В прошлый раз я говорил о парадоксальной истории про преемственность в русской поэзии
(на самом деле, в русской литературе вообще).Мифология русской литературы построена именно на этой преемственности, и парадокс в том, что Маяковский, который, казалось бы, должен был просто спихнуть Александра Блока с пиратского корабля современности, придумывает разговор, а, возможно, и саму встречу с Блоком.
И всё это для предания легитимности своему пути.
Началось всё со знаменитых перстней Пушкина — причём в особой мифологической оптике эти предметы то сливаются в один, то распадаются на перстень-печатку с еврейскими буквами (или сердоликовый перстень) — переданный Жуковскому, изумрудный — переданный Далю, перстень (или кольцо) с бирюзой, подаренный Данзасу и тому подобное.
Самый известный из них — перстень-печатка (оттиски сохранились, и там написано на иврите: «Симха, сын почётного рабби Иосифа, да будет благословенна его память») — подарок Воронцовой.

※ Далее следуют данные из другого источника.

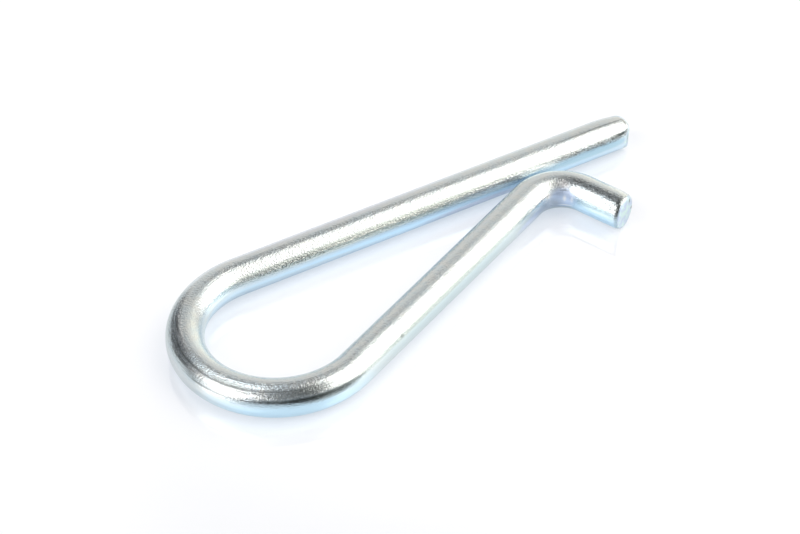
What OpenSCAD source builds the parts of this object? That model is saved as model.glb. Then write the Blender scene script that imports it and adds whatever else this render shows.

Перстень перешёл Жуковскому, его сыном подарен Ивану Сергеевичу Тургеневу. Потом его долго выпрашивали обратно у Полины Виардо, и, наконец, передали в Пушкинский музей, и всё для того, чтобы 23 марта 1917 года в газете «Русское слово» было напечатано: «Сегодня в кабинете директора Пушкинского музея, помещавшегося в здании Александровского лицея, обнаружена пропажа ценных вещей, сохранившихся со времен Пушкина. Среди похищенных вещей находился золотой перстень, на камне которого была надпись на древнееврейском языке, и свинцовая пуля в золотой оправе, найденная в кармане жилетки Пушкина 27 января 1837 года. Приняты меры к розыску похищенных вещей»[454]
.Тут, конечно, всё хорошо — и то, что это, судя по всему, копия, а перстень мог быть украден раньше, и что перстень крадут именно в марте семнадцатого года. И то, что в Российской империи с чуть ли не самой большой еврейской общиной, надпись долго считают арабской, и что люди специально встречаются с каким-то арабистом, чтобы перевести её, и множество прочих детективных деталей.
Но это всё хорошо для приключенческого сюжета с налётом мистики.
Нам интересна именно передача сакрального предмета как права на княжение. Перстень не похож на корону, но носить его, несомненно, сподручнее.